I think the current behavior consistent, in terms of substitutability of int with safe<int>
It is not an ideal situation, but that is a defect of std::string.
#include <string>
#include <boost/safe_numerics/safe_integer.hpp>
void f(std::string);
int main() {
static_assert(std::is_convertible_v<int, std::string>);
int a = 0;
// f(a); // error, good
f(std::string{a}); // accepted, narrowing conversion warning
static_assert(std::is_convertible_v<boost::safe_numerics::safe<int>, std::string>);
boost::safe_numerics::safe<int> as = a;
// f(as); // error, good, although deep in the library
f(std::string{as}); // accepted, no warning
}
The only QoI issue is that 1) the error (of f(as) happens deep in the library). 2) The warning -Wnarrowing doesn't happen at all f(std::string{as}) even with warns active.
- can be solved by adding more SFINAE conditions here
template<
class R,
typename std::enable_if<
! boost::safe_numerics::is_safe<R>::value
&& std::is_integral<R>::value,
int
>::type = 0
>
constexpr /*explicit*/ operator R () const;
I particular adding `enable_if< ... , std::is_convertible<Stored, R>, ...>, or something like it. In this case, the error will move from deep inside the library to the interface.

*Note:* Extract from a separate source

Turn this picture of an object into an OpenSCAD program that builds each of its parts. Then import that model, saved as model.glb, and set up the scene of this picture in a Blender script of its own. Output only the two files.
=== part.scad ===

I don't think this problem has anything to do with std::string. I just used that as what I thought would be an obvious example of this feature not working as intended. Here's a (hopefully) more obvious example:
class Foo {};
static_assert(std::is_convertible_v<boost::safe_numerics::safe<int>, Foo> == false);
IMO that should compile (is_convertible_v should be false) but it doesn't.
The problem I ran into has to do with writing custom formatters for fmtlib, and in the case of a safe_numerics::safe type, fmtlib is unable to figure out which overload (or specialization--I forget) to use because, as currently implemented, safe_numerics::safe::operator R() says that the compiler is allowed to attempt to convert it to any non-safe_numerics type. Which is, to say the very least, extremely surprising.
Ultimately I ended up significantly reducing my usage of safe_numerics since that was the only solution I could find that didn't require me to maintain my own fork of the library.